If that kind of thing happens to you, figure out why and address it before you roll into Regionals screaming about a rules ambiguity and get yourself checked out of the tourney, dig?
They also mention that if you're going to definitely lose the game you simply bow out gracefully and save everyone the time and trouble of playing until the time limit and earning yourself a loss anyway. Of course, if there's a legit chance that you could turn a Match Loss into a Draw, then by all means, keep playing, but if you lose all your ships and end up with 1 hull damage, don't just drive around the edges of the board trying to play keep away until time expires.
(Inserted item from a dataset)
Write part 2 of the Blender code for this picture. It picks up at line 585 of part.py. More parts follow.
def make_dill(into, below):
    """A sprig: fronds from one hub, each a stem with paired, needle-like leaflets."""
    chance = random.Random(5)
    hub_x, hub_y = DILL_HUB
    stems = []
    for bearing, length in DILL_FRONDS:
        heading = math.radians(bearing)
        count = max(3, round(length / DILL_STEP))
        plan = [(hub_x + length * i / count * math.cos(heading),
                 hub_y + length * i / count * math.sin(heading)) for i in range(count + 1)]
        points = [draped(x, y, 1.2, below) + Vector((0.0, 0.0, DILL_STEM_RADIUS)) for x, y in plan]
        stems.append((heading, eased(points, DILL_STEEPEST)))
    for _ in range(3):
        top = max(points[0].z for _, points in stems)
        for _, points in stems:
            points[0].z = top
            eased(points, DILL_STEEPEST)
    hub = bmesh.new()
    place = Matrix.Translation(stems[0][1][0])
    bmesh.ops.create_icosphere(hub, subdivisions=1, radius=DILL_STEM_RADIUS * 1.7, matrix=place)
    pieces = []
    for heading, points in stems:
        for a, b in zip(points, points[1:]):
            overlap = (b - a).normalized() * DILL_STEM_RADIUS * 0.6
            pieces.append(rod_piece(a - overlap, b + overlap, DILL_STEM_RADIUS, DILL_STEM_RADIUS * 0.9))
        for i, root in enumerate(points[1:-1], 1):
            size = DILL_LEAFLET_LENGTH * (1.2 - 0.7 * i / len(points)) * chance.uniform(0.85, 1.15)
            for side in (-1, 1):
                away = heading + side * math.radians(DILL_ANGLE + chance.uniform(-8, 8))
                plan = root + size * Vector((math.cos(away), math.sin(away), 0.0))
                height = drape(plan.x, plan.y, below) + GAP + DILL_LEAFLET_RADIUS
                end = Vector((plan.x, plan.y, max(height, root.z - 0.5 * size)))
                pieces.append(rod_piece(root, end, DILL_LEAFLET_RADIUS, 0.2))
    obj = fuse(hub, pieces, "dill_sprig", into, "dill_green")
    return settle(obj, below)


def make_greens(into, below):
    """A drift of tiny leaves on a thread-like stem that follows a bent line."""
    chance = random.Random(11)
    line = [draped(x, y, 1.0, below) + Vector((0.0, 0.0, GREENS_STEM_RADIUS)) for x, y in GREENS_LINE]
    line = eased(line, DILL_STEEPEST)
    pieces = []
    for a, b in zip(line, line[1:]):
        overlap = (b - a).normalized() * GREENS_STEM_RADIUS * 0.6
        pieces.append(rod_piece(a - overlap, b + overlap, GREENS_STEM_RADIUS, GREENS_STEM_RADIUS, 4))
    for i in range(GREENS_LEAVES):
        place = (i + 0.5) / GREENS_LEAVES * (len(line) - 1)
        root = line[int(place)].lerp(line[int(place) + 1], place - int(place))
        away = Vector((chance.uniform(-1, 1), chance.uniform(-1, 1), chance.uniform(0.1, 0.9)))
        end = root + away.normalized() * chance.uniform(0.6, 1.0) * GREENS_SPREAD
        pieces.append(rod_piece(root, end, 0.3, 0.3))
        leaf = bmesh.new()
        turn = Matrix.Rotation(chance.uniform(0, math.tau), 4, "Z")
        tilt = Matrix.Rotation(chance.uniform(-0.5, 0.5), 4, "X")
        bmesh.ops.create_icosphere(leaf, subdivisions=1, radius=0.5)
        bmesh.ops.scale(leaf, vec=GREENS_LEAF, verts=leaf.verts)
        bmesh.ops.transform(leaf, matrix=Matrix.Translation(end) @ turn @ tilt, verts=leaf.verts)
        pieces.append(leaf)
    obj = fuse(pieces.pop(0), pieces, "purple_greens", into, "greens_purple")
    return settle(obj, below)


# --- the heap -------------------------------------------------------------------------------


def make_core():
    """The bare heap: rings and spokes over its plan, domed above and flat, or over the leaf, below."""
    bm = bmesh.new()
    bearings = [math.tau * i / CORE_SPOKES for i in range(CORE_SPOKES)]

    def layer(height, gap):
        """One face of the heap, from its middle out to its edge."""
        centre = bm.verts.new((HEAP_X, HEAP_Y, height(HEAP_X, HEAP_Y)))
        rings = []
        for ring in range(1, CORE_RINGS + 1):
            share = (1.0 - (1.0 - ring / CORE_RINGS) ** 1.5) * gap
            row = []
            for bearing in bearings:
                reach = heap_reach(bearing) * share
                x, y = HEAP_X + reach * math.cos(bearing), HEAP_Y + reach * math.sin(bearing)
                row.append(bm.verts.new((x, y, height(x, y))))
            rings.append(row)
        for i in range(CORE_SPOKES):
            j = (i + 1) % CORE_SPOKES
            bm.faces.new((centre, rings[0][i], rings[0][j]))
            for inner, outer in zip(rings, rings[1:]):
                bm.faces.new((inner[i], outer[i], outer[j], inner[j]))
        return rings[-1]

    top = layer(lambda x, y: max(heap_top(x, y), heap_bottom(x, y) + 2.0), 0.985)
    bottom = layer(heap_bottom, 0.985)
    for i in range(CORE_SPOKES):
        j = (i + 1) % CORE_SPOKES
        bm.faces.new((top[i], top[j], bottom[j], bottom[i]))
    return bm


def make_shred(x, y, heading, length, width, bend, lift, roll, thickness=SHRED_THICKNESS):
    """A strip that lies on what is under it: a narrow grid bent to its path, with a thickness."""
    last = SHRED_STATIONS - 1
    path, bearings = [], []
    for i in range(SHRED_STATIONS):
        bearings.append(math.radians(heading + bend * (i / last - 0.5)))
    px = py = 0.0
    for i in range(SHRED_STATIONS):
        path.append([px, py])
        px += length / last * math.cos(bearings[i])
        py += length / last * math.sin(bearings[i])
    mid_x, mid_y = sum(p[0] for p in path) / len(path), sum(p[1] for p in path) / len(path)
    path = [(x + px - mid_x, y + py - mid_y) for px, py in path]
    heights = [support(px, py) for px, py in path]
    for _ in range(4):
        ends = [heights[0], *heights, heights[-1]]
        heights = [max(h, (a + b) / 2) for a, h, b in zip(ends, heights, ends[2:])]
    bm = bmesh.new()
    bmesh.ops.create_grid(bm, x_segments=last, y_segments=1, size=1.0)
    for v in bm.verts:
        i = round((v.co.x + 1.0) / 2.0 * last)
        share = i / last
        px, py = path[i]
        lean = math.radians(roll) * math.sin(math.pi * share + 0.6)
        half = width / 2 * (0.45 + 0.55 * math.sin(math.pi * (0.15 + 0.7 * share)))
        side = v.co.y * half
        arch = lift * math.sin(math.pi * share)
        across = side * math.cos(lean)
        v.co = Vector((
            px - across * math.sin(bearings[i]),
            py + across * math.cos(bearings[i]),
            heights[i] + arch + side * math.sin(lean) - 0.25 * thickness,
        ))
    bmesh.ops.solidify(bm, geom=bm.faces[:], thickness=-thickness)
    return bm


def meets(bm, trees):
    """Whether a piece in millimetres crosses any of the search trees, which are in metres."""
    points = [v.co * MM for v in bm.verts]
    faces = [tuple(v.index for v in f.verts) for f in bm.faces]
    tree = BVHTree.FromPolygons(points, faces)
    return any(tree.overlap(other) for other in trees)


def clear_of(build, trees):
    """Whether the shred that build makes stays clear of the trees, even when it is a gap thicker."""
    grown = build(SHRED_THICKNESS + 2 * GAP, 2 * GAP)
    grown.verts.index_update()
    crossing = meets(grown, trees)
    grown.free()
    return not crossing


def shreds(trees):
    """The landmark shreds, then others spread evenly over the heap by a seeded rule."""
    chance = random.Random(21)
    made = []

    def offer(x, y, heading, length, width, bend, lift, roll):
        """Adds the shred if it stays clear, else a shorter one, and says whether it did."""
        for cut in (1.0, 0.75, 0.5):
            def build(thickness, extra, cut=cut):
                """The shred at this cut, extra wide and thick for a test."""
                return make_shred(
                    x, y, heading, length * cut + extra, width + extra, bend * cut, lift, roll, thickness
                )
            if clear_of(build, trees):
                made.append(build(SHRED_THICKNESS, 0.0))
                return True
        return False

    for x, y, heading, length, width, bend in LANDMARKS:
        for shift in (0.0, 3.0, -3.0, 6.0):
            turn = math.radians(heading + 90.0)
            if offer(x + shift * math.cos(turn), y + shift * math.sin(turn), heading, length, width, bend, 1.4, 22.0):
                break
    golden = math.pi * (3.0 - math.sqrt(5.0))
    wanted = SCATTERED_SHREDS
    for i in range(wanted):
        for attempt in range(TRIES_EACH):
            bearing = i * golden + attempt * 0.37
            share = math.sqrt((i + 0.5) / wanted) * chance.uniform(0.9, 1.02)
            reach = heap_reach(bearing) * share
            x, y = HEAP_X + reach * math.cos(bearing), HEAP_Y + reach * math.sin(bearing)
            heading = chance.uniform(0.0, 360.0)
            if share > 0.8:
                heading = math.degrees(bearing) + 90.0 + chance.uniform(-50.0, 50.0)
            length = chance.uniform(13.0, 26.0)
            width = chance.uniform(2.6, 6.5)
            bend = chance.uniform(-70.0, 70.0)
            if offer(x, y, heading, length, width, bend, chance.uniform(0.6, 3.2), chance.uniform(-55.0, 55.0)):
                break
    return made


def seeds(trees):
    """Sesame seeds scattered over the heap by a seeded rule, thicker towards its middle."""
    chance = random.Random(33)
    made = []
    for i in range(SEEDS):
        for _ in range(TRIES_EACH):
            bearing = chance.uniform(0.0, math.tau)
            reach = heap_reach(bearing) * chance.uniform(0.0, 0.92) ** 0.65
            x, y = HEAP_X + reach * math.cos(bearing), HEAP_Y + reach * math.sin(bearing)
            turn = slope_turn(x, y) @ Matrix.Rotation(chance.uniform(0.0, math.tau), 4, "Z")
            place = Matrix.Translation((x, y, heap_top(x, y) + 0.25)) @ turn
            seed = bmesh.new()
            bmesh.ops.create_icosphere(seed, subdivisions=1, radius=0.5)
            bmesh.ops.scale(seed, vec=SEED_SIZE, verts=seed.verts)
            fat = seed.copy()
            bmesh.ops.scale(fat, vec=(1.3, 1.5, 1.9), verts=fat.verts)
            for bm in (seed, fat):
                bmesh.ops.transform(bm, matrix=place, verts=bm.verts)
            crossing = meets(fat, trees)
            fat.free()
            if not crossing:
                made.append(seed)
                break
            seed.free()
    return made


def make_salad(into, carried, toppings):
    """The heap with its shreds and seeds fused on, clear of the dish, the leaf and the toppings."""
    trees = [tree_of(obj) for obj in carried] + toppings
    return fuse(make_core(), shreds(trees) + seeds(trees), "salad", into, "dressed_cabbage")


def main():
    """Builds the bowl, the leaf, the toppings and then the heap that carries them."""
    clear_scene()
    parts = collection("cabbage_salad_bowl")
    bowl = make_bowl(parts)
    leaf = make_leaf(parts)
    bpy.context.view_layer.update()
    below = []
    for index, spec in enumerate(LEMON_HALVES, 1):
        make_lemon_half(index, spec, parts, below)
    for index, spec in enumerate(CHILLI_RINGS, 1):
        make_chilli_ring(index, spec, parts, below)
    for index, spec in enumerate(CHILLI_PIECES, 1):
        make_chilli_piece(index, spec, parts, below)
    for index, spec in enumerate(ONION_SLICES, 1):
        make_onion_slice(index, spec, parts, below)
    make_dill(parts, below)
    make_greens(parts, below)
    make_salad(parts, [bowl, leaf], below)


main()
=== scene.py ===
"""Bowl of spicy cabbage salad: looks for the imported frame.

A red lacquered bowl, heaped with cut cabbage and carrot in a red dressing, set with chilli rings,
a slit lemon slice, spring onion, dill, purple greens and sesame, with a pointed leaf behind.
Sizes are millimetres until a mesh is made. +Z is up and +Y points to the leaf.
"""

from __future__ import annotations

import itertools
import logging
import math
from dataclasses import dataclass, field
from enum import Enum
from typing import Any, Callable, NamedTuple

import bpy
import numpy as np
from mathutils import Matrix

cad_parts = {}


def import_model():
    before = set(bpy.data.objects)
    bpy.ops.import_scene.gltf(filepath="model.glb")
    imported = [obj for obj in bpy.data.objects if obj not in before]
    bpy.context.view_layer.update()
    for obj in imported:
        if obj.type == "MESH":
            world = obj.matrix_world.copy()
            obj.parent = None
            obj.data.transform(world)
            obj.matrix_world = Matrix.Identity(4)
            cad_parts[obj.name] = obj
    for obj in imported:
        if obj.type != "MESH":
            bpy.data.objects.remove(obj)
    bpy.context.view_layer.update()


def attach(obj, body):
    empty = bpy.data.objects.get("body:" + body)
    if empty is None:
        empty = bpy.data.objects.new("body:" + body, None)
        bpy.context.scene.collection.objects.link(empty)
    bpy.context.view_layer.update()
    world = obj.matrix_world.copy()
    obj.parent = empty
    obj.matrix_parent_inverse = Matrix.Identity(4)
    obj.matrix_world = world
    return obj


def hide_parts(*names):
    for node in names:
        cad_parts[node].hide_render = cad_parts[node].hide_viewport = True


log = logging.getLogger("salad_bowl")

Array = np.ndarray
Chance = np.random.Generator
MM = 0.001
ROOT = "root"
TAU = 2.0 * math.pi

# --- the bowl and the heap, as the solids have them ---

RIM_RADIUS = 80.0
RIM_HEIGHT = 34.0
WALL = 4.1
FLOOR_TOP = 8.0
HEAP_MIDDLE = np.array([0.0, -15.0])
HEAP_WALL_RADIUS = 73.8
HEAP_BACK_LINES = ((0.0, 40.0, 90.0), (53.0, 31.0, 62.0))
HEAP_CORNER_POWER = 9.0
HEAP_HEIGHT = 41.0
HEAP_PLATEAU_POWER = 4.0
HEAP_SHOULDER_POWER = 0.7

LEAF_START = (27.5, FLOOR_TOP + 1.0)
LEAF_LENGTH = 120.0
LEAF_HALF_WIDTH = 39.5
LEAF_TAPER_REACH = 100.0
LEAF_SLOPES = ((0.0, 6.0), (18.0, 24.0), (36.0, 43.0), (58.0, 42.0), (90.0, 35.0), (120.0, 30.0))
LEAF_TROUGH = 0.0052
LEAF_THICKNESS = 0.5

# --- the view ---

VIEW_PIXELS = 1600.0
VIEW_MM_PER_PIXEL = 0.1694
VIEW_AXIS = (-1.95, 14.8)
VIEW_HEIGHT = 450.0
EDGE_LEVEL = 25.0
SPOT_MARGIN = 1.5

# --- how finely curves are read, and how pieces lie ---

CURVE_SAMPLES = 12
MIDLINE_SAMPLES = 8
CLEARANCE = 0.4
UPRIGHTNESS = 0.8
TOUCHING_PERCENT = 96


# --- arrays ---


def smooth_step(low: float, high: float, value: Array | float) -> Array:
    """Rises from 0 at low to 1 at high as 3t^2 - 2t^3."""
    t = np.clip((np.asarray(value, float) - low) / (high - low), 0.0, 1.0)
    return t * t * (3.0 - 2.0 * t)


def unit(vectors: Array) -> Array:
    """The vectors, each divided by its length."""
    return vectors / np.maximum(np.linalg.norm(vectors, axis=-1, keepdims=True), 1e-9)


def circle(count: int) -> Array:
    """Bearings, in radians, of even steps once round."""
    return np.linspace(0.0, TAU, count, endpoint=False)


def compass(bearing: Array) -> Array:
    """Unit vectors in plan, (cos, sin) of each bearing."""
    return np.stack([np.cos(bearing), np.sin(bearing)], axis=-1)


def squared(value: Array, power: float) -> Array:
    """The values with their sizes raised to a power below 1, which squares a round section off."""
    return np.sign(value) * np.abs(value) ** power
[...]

While not explicitly called out by the rules, something I personally feel falls under sportsmanship involves knowing what your cards do. I remember hitting a little indie 40k tourney back in the day, and my opponent was using a Space Marine Librarian. That dude had to look up every single rule about Psychic Powers, Psychic Tests, the powers themselves, freakin' Psychic Hoods, you name it. I mean look, if you're that unfamiliar with that particular unit, the chance of you actually utilizing it effectively in a competitive setting is pretty much zero anyway, just leave it at home. I ain't mad at ya, I'm just sayin'. Roll what you know rather than some list you read about on the net that can't lose, y'know?
In friendlies, Initiative goes to the player with the lowest point total, and if the players are tied, then it defaults to the Imperial player. In Tournaments however, Initiative is won by a coin toss if the players are tied on points. If a player has a lower point total, he of course, still has Initiative- the coin toss only occurs if the players are tied.